Can I just sand a dog-chewed door jamb smooth and paint it?

Only if the damage is very light. Most chew damage leaves torn grain and missing wood, so you need to cut back the fuzzy fibers first and usually rebuild the surface with wood filler before sanding and painting.

When is a dog-chewed door jamb too damaged to patch?

If the latch-side edge is crushed, the strike area will not hold screws, the door no longer latches right, or the wood is soft and weak below the surface, a simple patch is not enough.

Is this usually the jamb or just the trim?

A lot of the time it is the casing trim or the proud edge of the jamb that got chewed. Look closely with the door open so you can tell whether the actual latch-side jamb is damaged or only the decorative trim.

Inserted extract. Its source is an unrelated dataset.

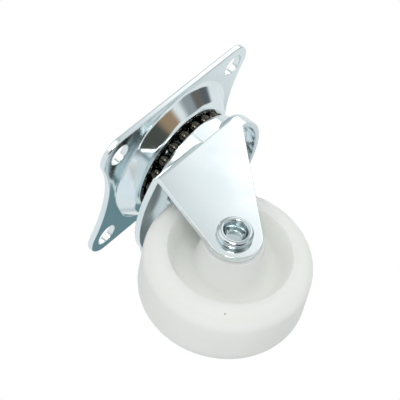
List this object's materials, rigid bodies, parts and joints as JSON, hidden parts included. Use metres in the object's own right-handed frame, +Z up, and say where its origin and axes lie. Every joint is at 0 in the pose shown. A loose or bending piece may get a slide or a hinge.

What if the dog chewed right next to the strike plate?

That area matters more because it affects how the door closes. If the wood around the strike is missing or crushed, restore solid support there or have that section repaired properly before worrying about cosmetics.

Will wood filler hold up on a door jamb?

Yes, if the base wood is solid and the damage is not too deep or structural. It will not last on rotten wood, flexing wood, or a latch area that no longer has enough solid material behind it.

Should I replace the whole door jamb?

Not for ordinary chew marks. Whole jamb replacement is usually overkill unless the damage is deep, structural, or spread through the latch side enough that the door cannot be aligned and secured again.